Thursday May 24, 2007

Brad Newsome

The Accidental Angler: London

BBC World, 5.10pm

This beautifully photographed and lovingly crafted production follows the efforts of British writer and fishing enthusiast Charles Rangeley-Wilson to catch a real, live trout within London proper. He's pushing ordure upstream, you might think, but that's not necessarily the case. The water quality in the rivers that flow through the city has improved out of sight in recent years (they no longer catch fire, for one thing) and all manner of aquatic life is said to have returned.
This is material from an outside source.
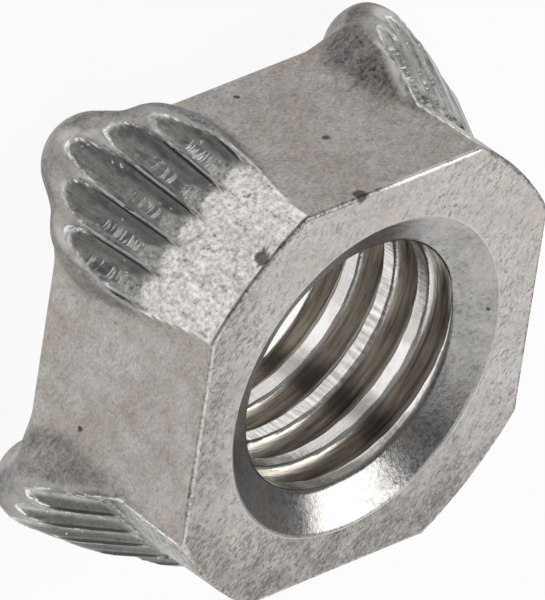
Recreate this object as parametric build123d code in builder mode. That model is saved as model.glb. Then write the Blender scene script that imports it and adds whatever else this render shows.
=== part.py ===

Knowing that there are fish about is one thing, but finding out where they're biting can be quite another, and we get to meet a colourful assortment of Londoners as Rangeley-Wilson goes looking for tips. There's the no-nonsense fishmonger at the Billingsgate market, the enthusiastic amateur who's sat in the one spot so long that the park people have had to mow around him, and the schoolboys who might just tell more whoppers than they land, to mention a few. Rangeley-Wilson has a beautiful way with words - a big, fat chub is "a zeppelin", the New River was once "crayfish soup" - and he provides us with a fascinating social history of the rivers and a lament for the once-proud River Fleet, which has long since been built over. Repeats are scheduled for Sunday at 1.10am, 10.10am and 10.10pm.

One Piece Marathon

Cartoon Network, 10.30am

Dragonball Z meets Pirates of the Caribbean in this typically bizarre Japanese animation, left, based on the hugely popular manga comics of Eiichiro Oda. The story is basically about the hunt for a legendary piece of treasure known as One Piece, which will make its owner the Pirate King or somesuch. Our heroes are a motley crew called the Straw Hat Pirates, which includes the usual assortment of excitable, hyperactive youths, brooding, enigmatic youths, pneumatically pulchritudinous young women with no particular fondness for clothes, and talking reindeer-teddy-bear things. Today, as the whole production fishtails wildly between the stylishly noir and the utterly bonkers, various Straw Hatters find themselves buried alive, attacked by giant catfish, rescued by river seals and persecuted by a redneck transvestite, all the while travelling across some kind of trackless Sahara on the back of a giant taxi crab or on the backs of a squadron of intelligent but apparently flightless giant ducks in an effort to prevent the desert kingdom from being torn apart by civil war. Or something like that, anyway. There are no fewer than 11 episodes on the trot here today, but that's just the tip of the iceberg - more than 300 eps have already been made. Meanwhile, back in Japan, the manga magazine presses have been running hot, with issues serialising One Piece having sold more than 130 million copies. The mind boggles.